LOS ANGELES / SAN FRANCISCO, 15 November 2025 – Disney and YouTube TV have reached a new agreement that restores Disney-owned channels, including ESPN, ABC Television Network and other networks, to YouTube TV subscribers, ending a standoff that had lasted more than two weeks.
The blackout began on 30 October 2025, when licensing negotiations between Disney and Google’s YouTube unit broke down and led to the removal of key channels from one of the largest U.S. live-TV streaming platforms. The dispute stemmed from disagreement over carriage fees, what YouTube TV pays Disney to carry its networks, and broader concerns about pricing, bundling and market leverage.
Disney said it “is pleased that our networks have been restored in time for fans to enjoy the many great programming options this weekend, including college football.” YouTube TV noted in its statement that the deal preserves value for its subscribers while maintaining future flexibility.
Why This Deal Matters
- The reinstatement of major networks resolves a disruption affecting millions of customers, especially during a peak sports-viewing period.
- It reflects the growing tension between media content owners and streaming/distribution platforms over carriage economics and business models in a streaming-dominated era.
- The deal may set precedent for future licensing negotiations, including how streaming services manage cost, bundling, subscriber churn and content rights.

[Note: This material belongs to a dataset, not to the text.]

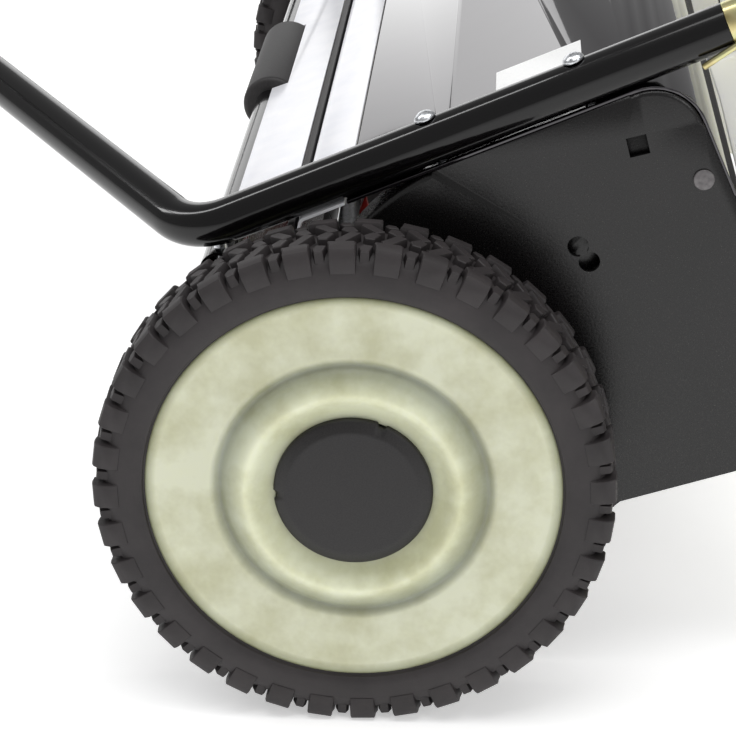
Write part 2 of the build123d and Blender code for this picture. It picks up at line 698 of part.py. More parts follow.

Implications for Asia-Pacific Markets & Media Investors
For investors and media companies in the Asia-Pacific region, several takeaways emerge:
- The deal underscores the importance of live sports and major network content as anchor programming that commands leverage in negotiations, younger streaming-first viewers still value marquee live events.
- Increased pressure on distribution fees may translate into higher subscription costs for platforms globally, potentially impacting affordability and growth in emerging markets.
- Content owners like Disney are increasingly asserting value in licensing deals, they may push for higher rates or more favourable terms, which could impact regional carriage deals and local partner-contracts.
- Streaming and media-platform operators in Asia should monitor how the U.S. negotiation dynamics ripple into regional markets, especially where global players operate local versions or partner with domestic platforms.
What to Watch Next
Key variables and future developments include:
- Whether full details of the deal (including length, fees, bundled rights) emerge publicly, many terms remain undisclosed at this stage.
- How YouTube TV and Disney manage the return of content: immediate restoration of channels, DVR/recording access, user experience and communication with subscribers.
- Subscriber behaviour and churn metrics in the wake of the blackout and resolution: whether the disruption results in long-term damage or simply a short-term hiccup.
- How similar carriage disputes evolve in other regions, Asia-Pacific platforms where Disney or local content owners may seek to renegotiate terms or push for more direct-to-consumer models.